[Object modeling scripts]
^^^^

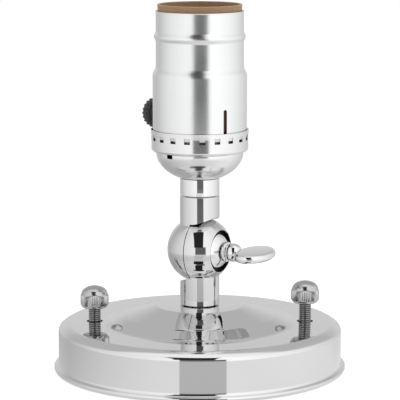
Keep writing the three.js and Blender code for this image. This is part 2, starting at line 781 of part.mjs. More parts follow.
// Lamp thread: rolled sheet, one wave for each turn, with a flange on the body
function makeScrewShell(foot) {
  const rise = lampSheet + lampThreadPitch / 4;
  const skin = (inset) => {
    const points = [];
    for (let i = 0; i < lampThreadTurns; i++) {
      const start = rise + lampThreadPitch * i;
      points.push([lampThreadRadius - lampThreadDepth - inset, start]);
      points.push([lampThreadRadius - inset, start + lampThreadPitch / 2]);
    }
    points.push([lampThreadRadius - lampThreadDepth - inset, rise + lampThreadPitch * lampThreadTurns]);
    return points;
  };
  const outer = skin(0);
  const inner = skin(lampSheet).reverse();
  const outline = [
    [lampFlangeInner, 0],
    [lampThreadRadius - lampThreadDepth, 0],
    ...outer,
    ...inner,
    [lampThreadRadius - lampThreadDepth - lampSheet, lampSheet],
    [lampFlangeInner, lampSheet],
  ];
  const rivetHole = rod(rivetShankRadius + gap, -overrun, overrun, threadTurn);
  const thread = turned(outline, bigTurn / 2)
    .subtract(rivetHole.translate([rivetPlace, 0, 0]))
    .subtract(rivetHole.translate([-rivetPlace, 0, 0]));
  const piece = pieceOf('screw_shell', thread, brass);
  piece.position.z = foot;
  return piece;
}

// Centre contact: a bent strip that rises to meet the lamp's tip
function makeCentreContact(foot) {
  const half = contactLength / 2;
  const line = [[-half, 0], [-half / 2, 0], [half / 4, contactRise], [half, contactRise]];
  const outline = [...line, ...line.map(([x, z]) => [x, z + contactSheet]).reverse()];
  const shape = new THREE.Shape(outline.map(([x, z]) => new THREE.Vector2(x, z)));
  const strip = new THREE.ExtrudeGeometry(shape, { depth: contactWidth, bevelEnabled: false });
  strip.translate(0, 0, -contactWidth / 2).rotateX(Math.PI / 2);
  const piece = pieceOf('centre_contact', solidOf(strip), brass);
  piece.position.z = foot;
  return piece;
}

function makeContactRivet(name, x, flangeTop) {
  const rivet = turned([
    [0, gap],
    [rivetRadius, gap],
    [rivetRadius, gap + rivetHeadHeight],
    [0, gap + rivetHeadHeight],
  ], threadTurn).add(rod(rivetShankRadius, -rivetShankLength + gap, 2 * gap, threadTurn));
  const piece = pieceOf(name, rivet, nickel);
  piece.position.set(x, 0, flangeTop);
  return piece;
}

// Switch shaft with its cam, along X from the socket's axis
function makeSwitchShaft() {
  const end = knobEnd - knobShaftCover - gap;
  const cam = block(camLength, camThickness, 2 * camRadius, shaftStart + camLength / 2, 0, 0);
  const round = rodAlongX(camRadius, shaftStart, shaftStart + camLength, smallTurn);
  const shaft = rodAlongX(shaftRadius, shaftStart, end, smallTurn);
  return pieceOf('switch_shaft', cam.intersect(round).add(shaft), zincSteel);
}

// Turn knob: a ribbed grip on a neck that narrows toward the shell
function makeTurnKnob() {
  const length = knobEnd - knobStart;
  const gripFoot = length - knobGripLength;
  const ribs = prism(ribbedOutline(knobRadius, knobRibDepth, knobRibs), gripFoot, length);
  const taper = turned([
    [0, gripFoot],
    [knobRadius - knobChamfer, gripFoot],
    [knobRadius + gap, gripFoot + knobChamfer + gap],
    [knobRadius + gap, length - knobChamfer - gap],
    [knobRadius - knobChamfer, length],
    [0, length],
  ], bigTurn / 2);
  const neck = turned([
    [0, 0],
    [knobNeckRadius, 0],
    [knobNeckTopRadius, gripFoot],
    [knobNeckTopRadius, gripFoot + gap],
    [0, gripFoot + gap],
  ], smallTurn);
  const bore = rod(shaftRadius + gap, -overrun, length - knobShaftCover, smallTurn);
  const knob = ribs.intersect(taper).add(neck).subtract(bore);
  const piece = pieceOf('turn_knob', knob, blackPhenolic);
  piece.rotation.y = Math.PI / 2;
  piece.position.x = knobStart;
  return piece;
}

// Assembly
const sconce = new THREE.Group();
sconce.add(makeCanopy(), makeCrossbar(), makeGroundScrew());
sconce.add(makeThumbScrew('thumb_screw_left', -screwPlace, leftRaise));
sconce.add(makeThumbScrew('thumb_screw_right', screwPlace, rightRaise));

const canopyUnderside = seatHeight - canopySheet;
const lockwasherFoot = canopyUnderside - gap - washerSheet;
const canopyNippleFoot = kneeFoot + nippleSeatDepth - gap - canopyNippleLength;
sconce.add(makeNipple('canopy_nipple', canopyNippleFoot, canopyNippleLength));
sconce.add(makeCanopyLockwasher(lockwasherFoot));
sconce.add(makeLocknut('canopy_locknut', canopyLocknutFlats, lockwasherFoot - gap - locknutHeight));

const swivel = new THREE.Group();
swivel.position.z = ballHeight;
swivel.rotation.z = swivelTurn * degree;
swivel.add(makeLowerKnuckle(), makeUpperKnuckle(), makeKeySpringWasher(), makeKeyWasher(), makeThumbKey());
sconce.add(swivel);

sconce.add(makeNeckCoupling());
const upperNippleFoot = neckFoot - nippleSeatDepth;
const upperNippleTop = capNutFoot + locknutHeight + nipplePastNut;
sconce.add(makeNipple('upper_nipple', upperNippleFoot, upperNippleTop - upperNippleFoot));
sconce.add(makeLocknut('cap_locknut', capNutFlats, capNutFoot));
sconce.add(makeSocketCap(), makeSocketShell(), makeInsulatingLiner(), makeSocketBody());

const bodyTop = bodyFoot() + bodyHeight;
sconce.add(makeTerminal('brass_terminal', 1, brass), makeTerminal('silver_terminal', -1, nickel));
sconce.add(makeTerminalScrew('brass_terminal_screw', 1, brass));
sconce.add(makeTerminalScrew('silver_terminal_screw', -1, nickel));
sconce.add(makeScrewShell(bodyTop + gap), makeCentreContact(bodyTop + gap));
sconce.add(makeContactRivet('contact_rivet_left', -rivetPlace, bodyTop + gap + lampSheet));
sconce.add(makeContactRivet('contact_rivet_right', rivetPlace, bodyTop + gap + lampSheet));
sconce.add(makeSwitchContact());

const knobAxis = new THREE.Group();
knobAxis.position.z = knobHeight;
knobAxis.rotation.z = knobTurn * degree;
knobAxis.add(makeSwitchShaft(), makeTurnKnob());
sconce.add(knobAxis);

export default sconce;
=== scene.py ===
import json
import math
import bpy
import bmesh
from mathutils import Matrix, Vector


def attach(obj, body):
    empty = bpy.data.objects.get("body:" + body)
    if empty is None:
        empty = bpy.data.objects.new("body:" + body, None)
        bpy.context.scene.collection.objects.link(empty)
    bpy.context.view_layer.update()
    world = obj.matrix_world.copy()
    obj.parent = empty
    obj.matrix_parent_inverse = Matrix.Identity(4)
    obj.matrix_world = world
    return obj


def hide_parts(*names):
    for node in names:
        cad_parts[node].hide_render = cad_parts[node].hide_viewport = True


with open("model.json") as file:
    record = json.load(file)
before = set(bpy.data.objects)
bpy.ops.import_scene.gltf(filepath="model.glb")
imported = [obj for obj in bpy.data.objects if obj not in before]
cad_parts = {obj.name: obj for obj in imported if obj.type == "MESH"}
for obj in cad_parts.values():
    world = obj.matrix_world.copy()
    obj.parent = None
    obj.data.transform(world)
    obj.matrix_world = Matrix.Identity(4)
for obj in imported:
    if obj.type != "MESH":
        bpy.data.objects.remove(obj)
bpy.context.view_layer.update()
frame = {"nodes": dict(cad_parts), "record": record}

mm = 0.001
sharpEdge = 32  # degrees between two faces that don't shade into each other


# Camera: the photograph was taken from about 0.85 m with a long lens, a little from above
camera = {
    "place": (0.08, -829.9, 201.5),  # mm
    "tiltDown": 9.225,  # degrees
    "lens": 194.4,  # mm on a 36 mm sensor
}


def makeCamera():
    data = bpy.data.cameras.new("photoCamera")
    data.lens = camera["lens"]
    data.sensor_width = 36
    data.clip_start = 0.05
    data.clip_end = 50
    eye = bpy.data.objects.new("photoCamera", data)
    eye.location = Vector(camera["place"]) * mm
    eye.rotation_euler = (math.radians(90 - camera["tiltDown"]), 0, 0)
    bpy.context.scene.collection.objects.link(eye)
    bpy.context.scene.camera = eye


makeCamera()
print("camera placed")


# Materials
def hexToLinear(code):
    channels = [int(code[i:i + 2], 16) / 255 for i in (1, 3, 5)]
    return [c / 12.92 if c <= 0.04045 else ((c + 0.055) / 1.055) ** 2.4 for c in channels] + [1]


def perMm(x, y, z):
    # Scale of a pattern for each millimetre: the smaller it is, the longer the pattern runs that way
    return [x / mm, y / mm, z / mm]


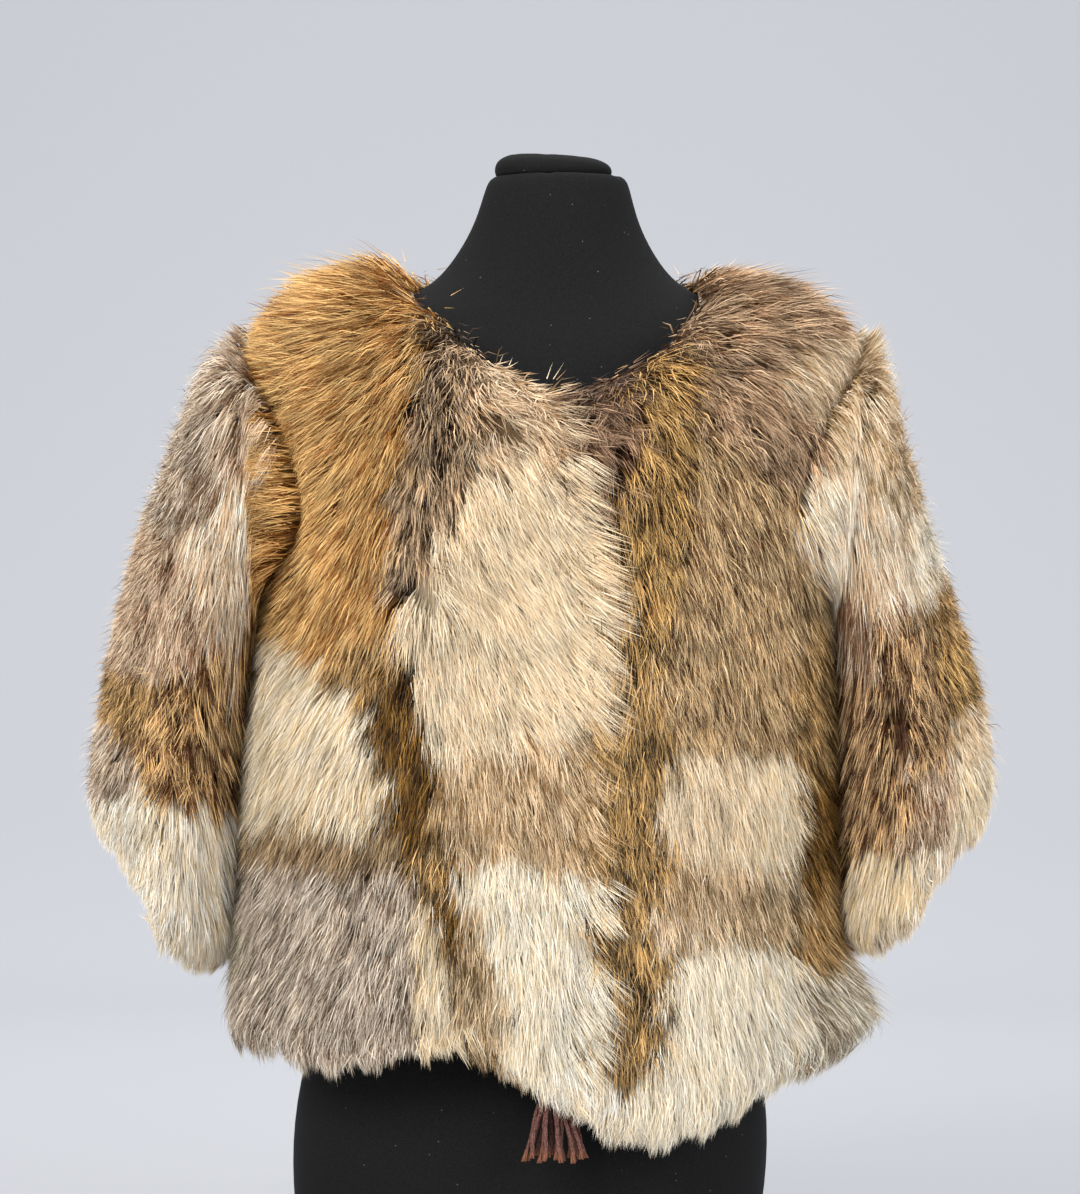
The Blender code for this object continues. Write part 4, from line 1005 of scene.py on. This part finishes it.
def grow(field, index, front, back, counts, sleeve_side, seed):
    """The three kinds of hair of one node, as blades with their shades."""
    dice = np.random.default_rng(seed)
    weight = lock_weights(field, index)
    if sleeve_side:
        weight = seam_overlap(field, weight, SEAM_ROWS)
        turn = np.arange(weight.shape[1]) / weight.shape[1] * 2 * np.pi
        hidden = np.clip(np.cos(turn), 0, 1)
        weight = weight * (1 - UNDERARM_THINNING * hidden[None, :])
    spread = sleeve_side if sleeve_side else 1
    lock_count = int(weight.sum() / LOCK_PITCH**2)
    lock_row, lock_column = scatter(weight, lock_count, dice)
    row_length = np.maximum(sample(field.row_length, lock_row, lock_column), 1e-4)
    visible_row = lock_row + SEEN_BELOW_ROOT / row_length
    seen = leaned(sample(field.hair, visible_row, lock_column))
    lock_coat, lock_lean = find_patches(seen, front, back, dice)
    lock_lean = lock_lean + dice.normal(0, 1, lock_count) * coat_numbers("stray")[lock_coat]
    lock_lean, lock_short = around_partings(seen, lock_lean)
    mottle = coat_numbers("mottle")
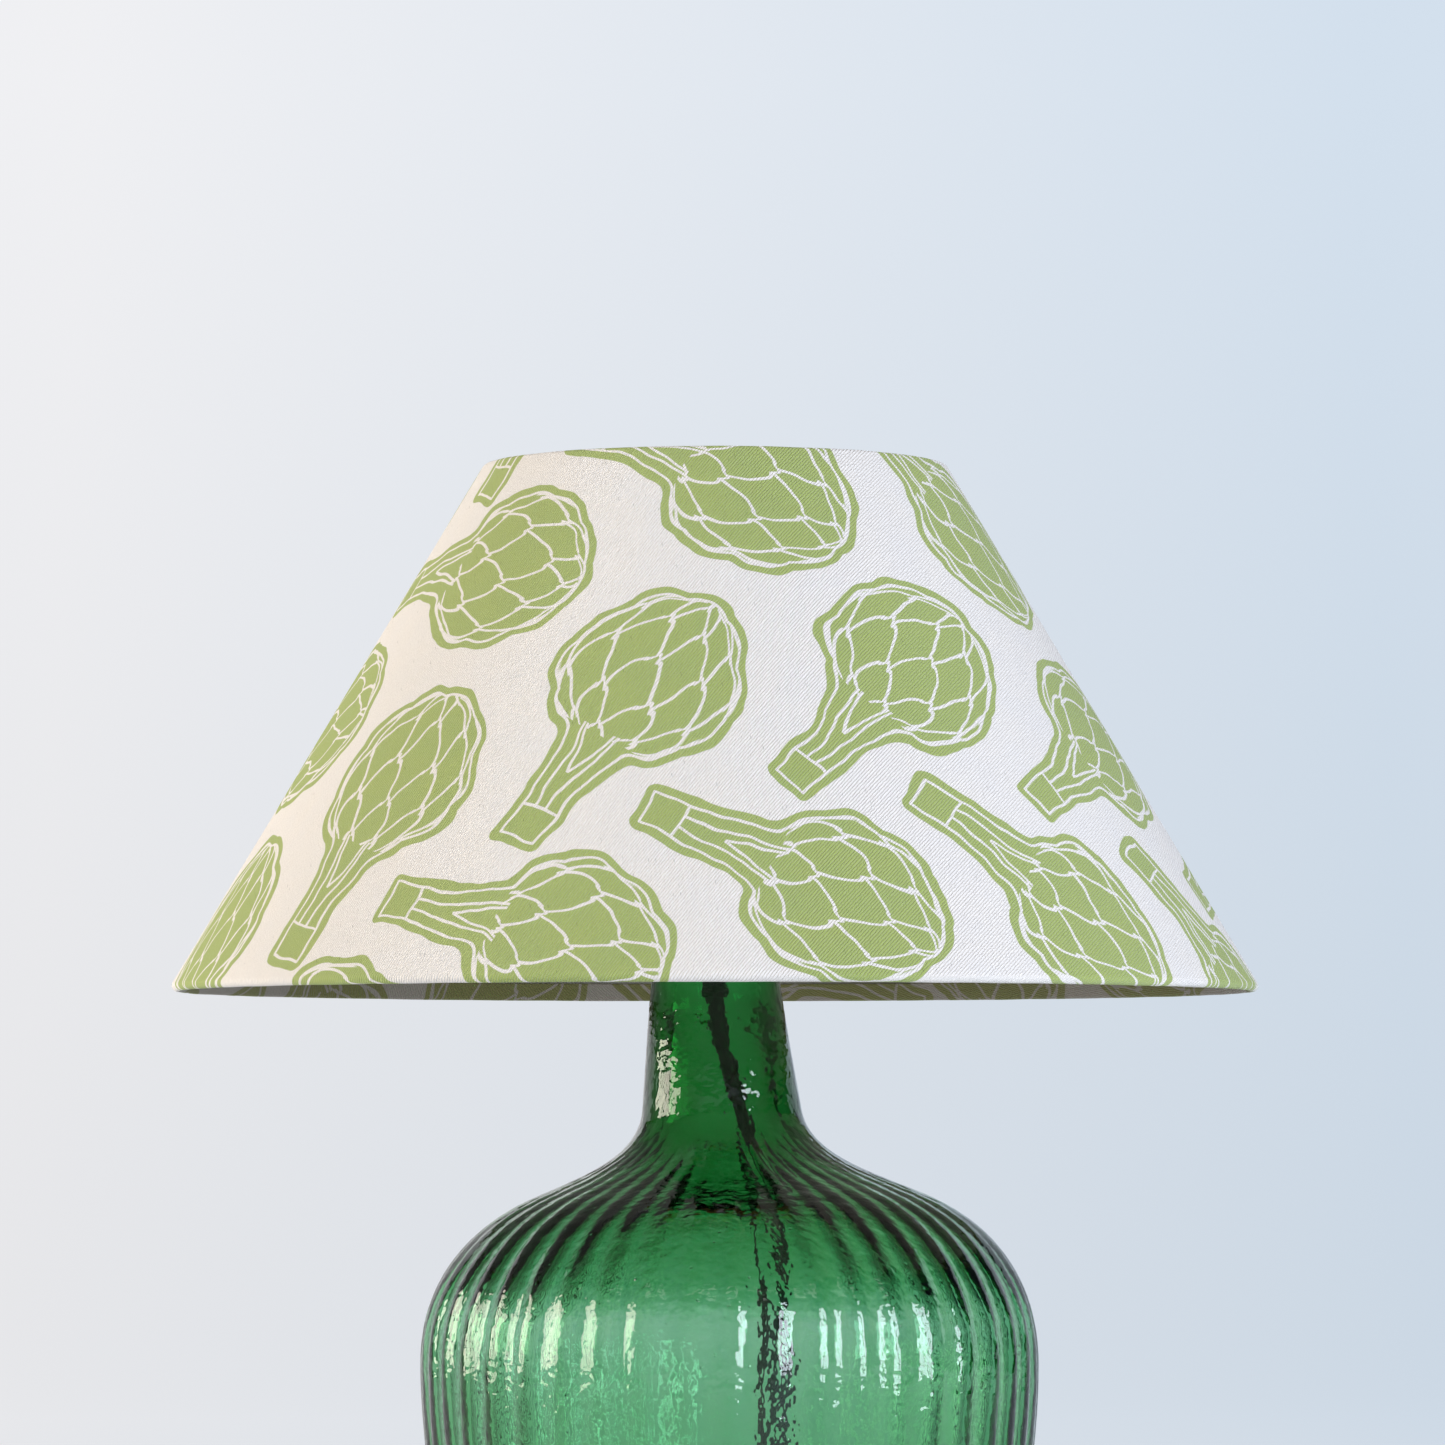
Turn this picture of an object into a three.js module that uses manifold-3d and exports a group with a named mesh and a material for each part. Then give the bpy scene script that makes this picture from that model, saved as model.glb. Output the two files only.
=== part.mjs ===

^^^^

THE TASK:
Each line from the line with "const knobAxis = new THREE.Group();" to the line with "before = set(bpy.data.objects)" is to be echoed exactly; both boundary lines are included, and nothing else is to be output.

TASK ANSWER:
const knobAxis = new THREE.Group();
knobAxis.position.z = knobHeight;
knobAxis.rotation.z = knobTurn * degree;
knobAxis.add(makeSwitchShaft(), makeTurnKnob());
sconce.add(knobAxis);

export default sconce;
=== scene.py ===
import json
import math
import bpy
import bmesh
from mathutils import Matrix, Vector


def attach(obj, body):
    empty = bpy.data.objects.get("body:" + body)
    if empty is None:
        empty = bpy.data.objects.new("body:" + body, None)
        bpy.context.scene.collection.objects.link(empty)
    bpy.context.view_layer.update()
    world = obj.matrix_world.copy()
    obj.parent = empty
    obj.matrix_parent_inverse = Matrix.Identity(4)
    obj.matrix_world = world
    return obj


def hide_parts(*names):
    for node in names:
        cad_parts[node].hide_render = cad_parts[node].hide_viewport = True


with open("model.json") as file:
    record = json.load(file)
before = set(bpy.data.objects)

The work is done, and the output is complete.